Tutto questo è avvenuto due anni dopo aver raso al suolo nottetempo un luogo che ospitava numerosi spazi di attività – una biblioteca, una palestra popolare, una sala prove e una cinema, una cucina, dei bar – modellati negli anni sulle esigenze delle persone che li frequentavano, pensati per essere accessibili e fruibili da chiunque e che hanno permesso a migliaia di persone di fare cultura e politica dal basso, partecipare a concerti e conferenze, o anche solo di trovarsi a socializzare.

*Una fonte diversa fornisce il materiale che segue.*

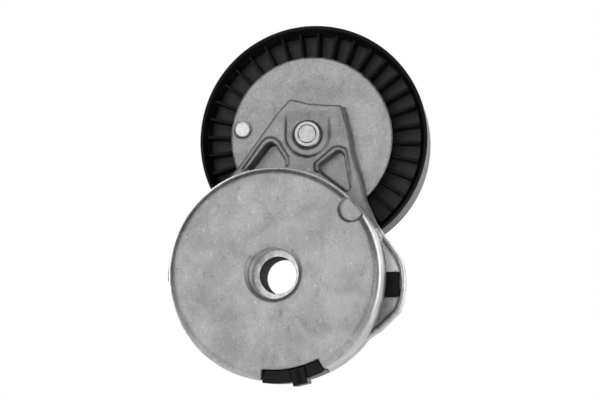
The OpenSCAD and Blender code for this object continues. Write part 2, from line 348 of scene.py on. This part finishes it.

Le dichiarazioni di settimana scorsa ci dimostrano – se nuovamente ve ne fosse bisogno – tre aspetti.
Il primo è che gli spazi dell’ex Macello rispondevano a tutta una serie di esigenze e necessità: sgomberare e abbattere il tetto non ha fatto altro che rendere esplicita l’importanza di quei posti. In secondo luogo, appare ancora più chiaro che da parte del Municipio non vi è un reale interesse di riconoscere quello che è stata – ed è tutt’ora – la realtà autogestita che continua a vivere a Lugano e in Ticino, rivendicando spazi non solo per proporre forme di cultura o per socializzare, ma anche per sviluppare forme politiche e organizzative diverse e in contrapposizione a quelle dominanti. Infine, occorre necessariamente constatare che le autorità politiche non hanno mai capito – o più probabilmente non hanno mai voluto davvero capire – la realtà che hanno sgomberato dall’ex Macello.
Da un lato perché pretendere che l’offerta di un locale per la cultura alternativa possa bastare a soddisfare quei bisogni da cui è nata l’esperienza Molino è infatti sintomo della mancanza di una benché minima cognizione di causa – o peggio di una pura strumentalizzazione politica. Dall’altro perché dopo il misero fallimento della raccolta firme dell’UDC per l’iniziativa «Adess basta!», la liberale Valenzano Rossi ha saputo unicamente proporre un voto consultivo, parlando poi in modo vago di mandati e progetti da studiare nelle stanze del Dicastero Immobili: tutte modalità decisionali lontane anni luce dalla realtà del Molino, e che possono funzionare unicamente in contesti istituzionalizzati, senza nessuna rimessa in discussione dell’essenza stessa di tali istituzioni.